* **Problem to work on**: Extract every entry word for word.

* **Data for this task**:
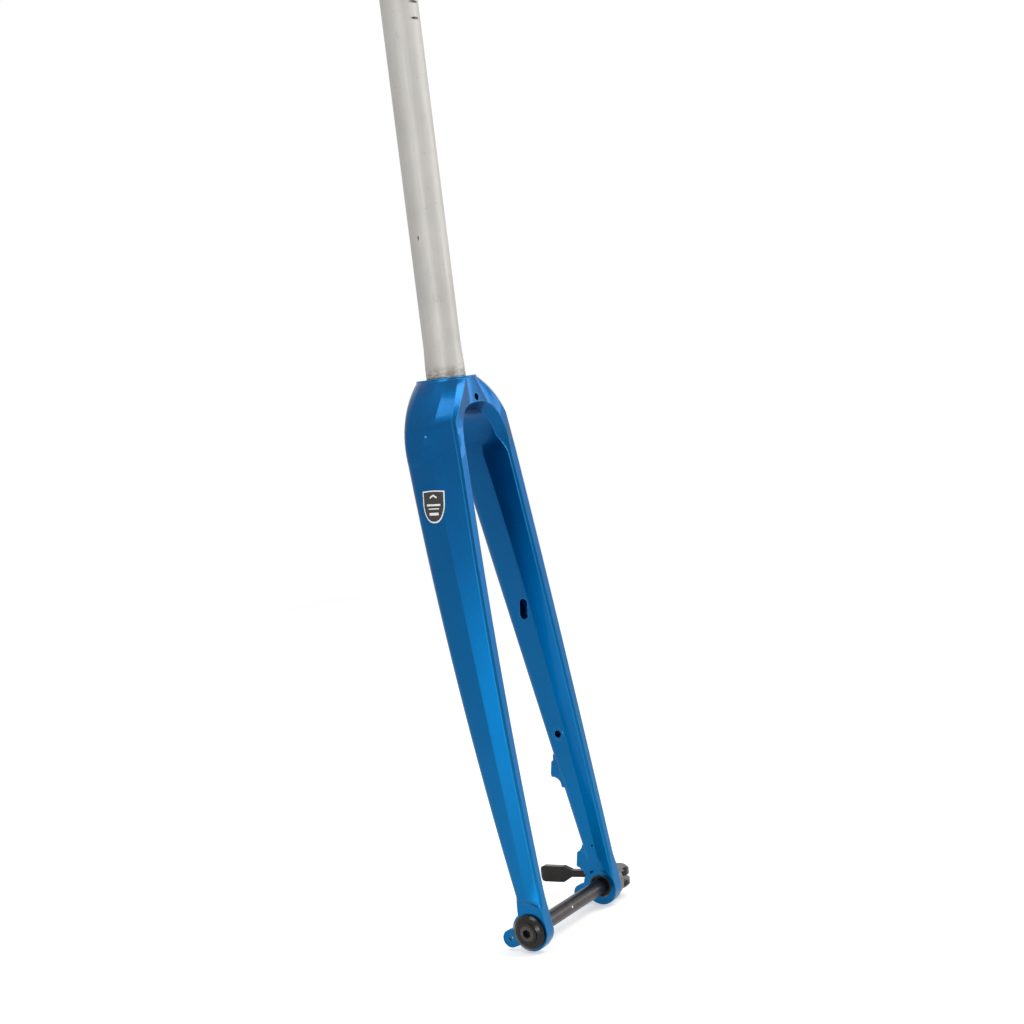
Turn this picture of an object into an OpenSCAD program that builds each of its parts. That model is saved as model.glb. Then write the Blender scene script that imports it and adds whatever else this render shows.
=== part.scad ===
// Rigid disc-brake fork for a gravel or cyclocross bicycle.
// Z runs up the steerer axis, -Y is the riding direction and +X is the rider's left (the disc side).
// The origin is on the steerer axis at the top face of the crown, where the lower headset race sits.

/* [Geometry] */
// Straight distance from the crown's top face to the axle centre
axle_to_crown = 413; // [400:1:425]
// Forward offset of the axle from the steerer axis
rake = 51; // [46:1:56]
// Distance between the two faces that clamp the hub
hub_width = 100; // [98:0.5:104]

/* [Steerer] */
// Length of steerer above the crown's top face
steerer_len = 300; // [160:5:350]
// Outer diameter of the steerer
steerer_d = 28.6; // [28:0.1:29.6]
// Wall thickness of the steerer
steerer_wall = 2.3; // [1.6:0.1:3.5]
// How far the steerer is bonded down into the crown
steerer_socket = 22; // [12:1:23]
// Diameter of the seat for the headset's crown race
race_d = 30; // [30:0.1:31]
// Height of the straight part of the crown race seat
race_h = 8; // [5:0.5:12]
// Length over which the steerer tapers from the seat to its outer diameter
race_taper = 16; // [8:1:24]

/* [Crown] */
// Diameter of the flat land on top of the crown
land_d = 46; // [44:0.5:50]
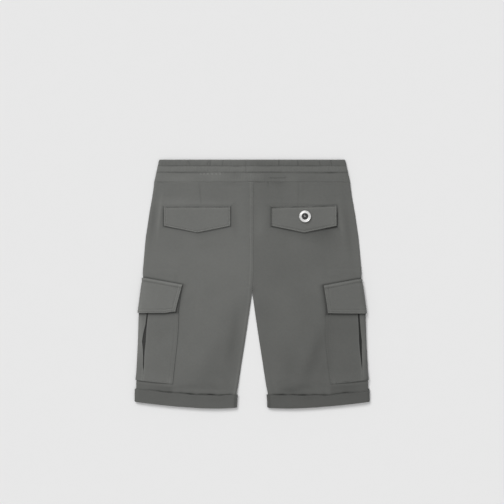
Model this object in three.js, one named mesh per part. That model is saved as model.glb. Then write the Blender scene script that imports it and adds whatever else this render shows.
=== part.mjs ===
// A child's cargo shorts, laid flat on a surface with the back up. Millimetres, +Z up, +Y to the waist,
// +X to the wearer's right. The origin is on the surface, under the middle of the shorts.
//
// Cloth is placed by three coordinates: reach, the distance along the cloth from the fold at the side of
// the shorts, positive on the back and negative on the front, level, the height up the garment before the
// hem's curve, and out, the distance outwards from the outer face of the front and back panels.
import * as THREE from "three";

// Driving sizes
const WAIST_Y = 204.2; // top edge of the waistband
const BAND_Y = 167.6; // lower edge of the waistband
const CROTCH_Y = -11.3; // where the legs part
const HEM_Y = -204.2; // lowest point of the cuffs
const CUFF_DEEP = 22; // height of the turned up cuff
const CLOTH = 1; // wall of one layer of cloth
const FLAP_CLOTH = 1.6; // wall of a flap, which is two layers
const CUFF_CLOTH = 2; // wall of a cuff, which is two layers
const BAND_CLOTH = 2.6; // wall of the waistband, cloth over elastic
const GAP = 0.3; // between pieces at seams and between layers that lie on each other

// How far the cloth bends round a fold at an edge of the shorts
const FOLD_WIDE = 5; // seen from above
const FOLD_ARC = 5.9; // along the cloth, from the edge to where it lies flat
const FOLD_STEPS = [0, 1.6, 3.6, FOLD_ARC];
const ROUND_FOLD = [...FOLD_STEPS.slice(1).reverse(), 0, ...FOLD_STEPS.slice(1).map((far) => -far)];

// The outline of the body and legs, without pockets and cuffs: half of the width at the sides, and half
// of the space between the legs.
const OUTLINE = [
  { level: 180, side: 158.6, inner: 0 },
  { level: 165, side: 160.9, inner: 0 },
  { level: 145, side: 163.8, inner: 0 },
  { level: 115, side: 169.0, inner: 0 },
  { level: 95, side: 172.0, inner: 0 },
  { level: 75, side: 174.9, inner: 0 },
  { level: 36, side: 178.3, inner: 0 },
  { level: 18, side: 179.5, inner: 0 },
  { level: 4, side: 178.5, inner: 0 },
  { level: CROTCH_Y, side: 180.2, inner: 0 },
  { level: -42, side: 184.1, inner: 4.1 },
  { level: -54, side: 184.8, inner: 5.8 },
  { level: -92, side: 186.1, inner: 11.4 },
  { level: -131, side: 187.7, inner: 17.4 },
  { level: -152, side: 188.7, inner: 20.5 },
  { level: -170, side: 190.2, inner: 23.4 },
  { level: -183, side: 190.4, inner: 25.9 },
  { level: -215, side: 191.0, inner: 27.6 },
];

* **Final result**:
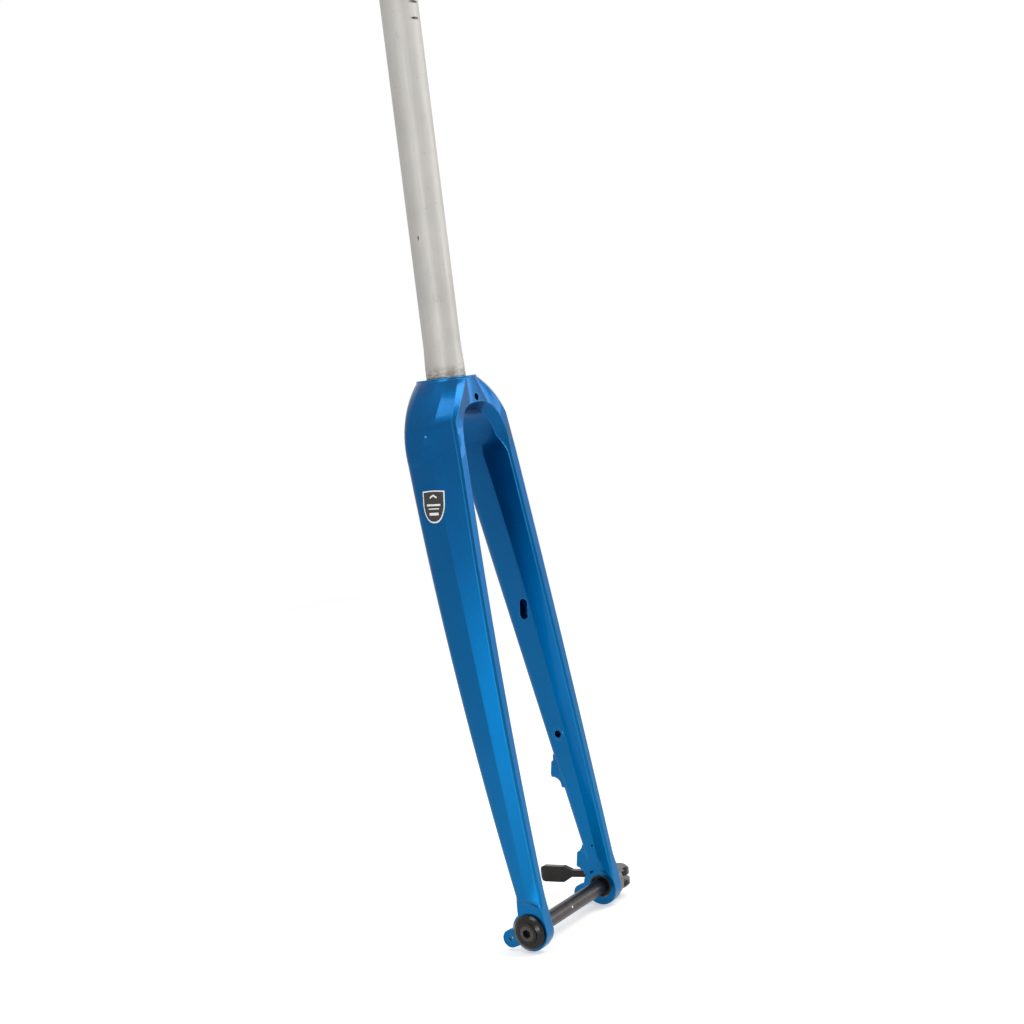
Turn this picture of an object into an OpenSCAD program that builds each of its parts. That model is saved as model.glb. Then write the Blender scene script that imports it and adds whatever else this render shows.
=== part.scad ===
// Rigid disc-brake fork for a gravel or cyclocross bicycle.
// Z runs up the steerer axis, -Y is the riding direction and +X is the rider's left (the disc side).
// The origin is on the steerer axis at the top face of the crown, where the lower headset race sits.

/* [Geometry] */
// Straight distance from the crown's top face to the axle centre
axle_to_crown = 413; // [400:1:425]
// Forward offset of the axle from the steerer axis
rake = 51; // [46:1:56]
// Distance between the two faces that clamp the hub
hub_width = 100; // [98:0.5:104]

/* [Steerer] */
// Length of steerer above the crown's top face
steerer_len = 300; // [160:5:350]
// Outer diameter of the steerer
steerer_d = 28.6; // [28:0.1:29.6]
// Wall thickness of the steerer
steerer_wall = 2.3; // [1.6:0.1:3.5]
// How far the steerer is bonded down into the crown
steerer_socket = 22; // [12:1:23]
// Diameter of the seat for the headset's crown race
race_d = 30; // [30:0.1:31]
// Height of the straight part of the crown race seat
race_h = 8; // [5:0.5:12]
// Length over which the steerer tapers from the seat to its outer diameter
race_taper = 16; // [8:1:24]

/* [Crown] */
// Diameter of the flat land on top of the crown
land_d = 46; // [44:0.5:50]
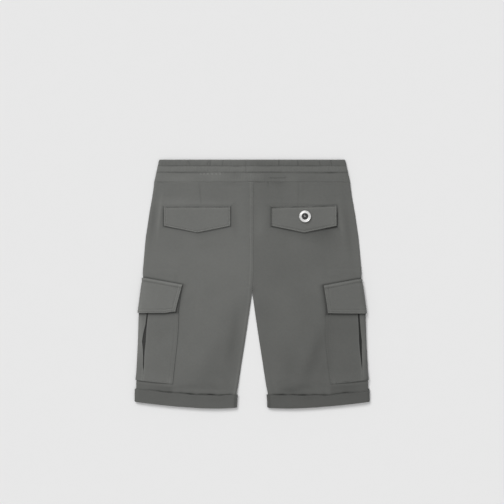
Model this object in three.js, one named mesh per part. That model is saved as model.glb. Then write the Blender scene script that imports it and adds whatever else this render shows.
=== part.mjs ===
// A child's cargo shorts, laid flat on a surface with the back up. Millimetres, +Z up, +Y to the waist,
// +X to the wearer's right. The origin is on the surface, under the middle of the shorts.
//
// Cloth is placed by three coordinates: reach, the distance along the cloth from the fold at the side of
// the shorts, positive on the back and negative on the front, level, the height up the garment before the
// hem's curve, and out, the distance outwards from the outer face of the front and back panels.
import * as THREE from "three";

// Driving sizes
const WAIST_Y = 204.2; // top edge of the waistband
const BAND_Y = 167.6; // lower edge of the waistband
const CROTCH_Y = -11.3; // where the legs part
const HEM_Y = -204.2; // lowest point of the cuffs
const CUFF_DEEP = 22; // height of the turned up cuff
const CLOTH = 1; // wall of one layer of cloth
const FLAP_CLOTH = 1.6; // wall of a flap, which is two layers
const CUFF_CLOTH = 2; // wall of a cuff, which is two layers
const BAND_CLOTH = 2.6; // wall of the waistband, cloth over elastic
const GAP = 0.3; // between pieces at seams and between layers that lie on each other

// How far the cloth bends round a fold at an edge of the shorts
const FOLD_WIDE = 5; // seen from above
const FOLD_ARC = 5.9; // along the cloth, from the edge to where it lies flat
const FOLD_STEPS = [0, 1.6, 3.6, FOLD_ARC];
const ROUND_FOLD = [...FOLD_STEPS.slice(1).reverse(), 0, ...FOLD_STEPS.slice(1).map((far) => -far)];

// The outline of the body and legs, without pockets and cuffs: half of the width at the sides, and half
// of the space between the legs.
const OUTLINE = [
  { level: 180, side: 158.6, inner: 0 },
  { level: 165, side: 160.9, inner: 0 },
  { level: 145, side: 163.8, inner: 0 },
  { level: 115, side: 169.0, inner: 0 },
  { level: 95, side: 172.0, inner: 0 },
  { level: 75, side: 174.9, inner: 0 },
  { level: 36, side: 178.3, inner: 0 },
  { level: 18, side: 179.5, inner: 0 },
  { level: 4, side: 178.5, inner: 0 },
  { level: CROTCH_Y, side: 180.2, inner: 0 },
  { level: -42, side: 184.1, inner: 4.1 },
  { level: -54, side: 184.8, inner: 5.8 },
  { level: -92, side: 186.1, inner: 11.4 },
  { level: -131, side: 187.7, inner: 17.4 },
  { level: -152, side: 188.7, inner: 20.5 },
  { level: -170, side: 190.2, inner: 23.4 },
  { level: -183, side: 190.4, inner: 25.9 },
  { level: -215, side: 191.0, inner: 27.6 },
];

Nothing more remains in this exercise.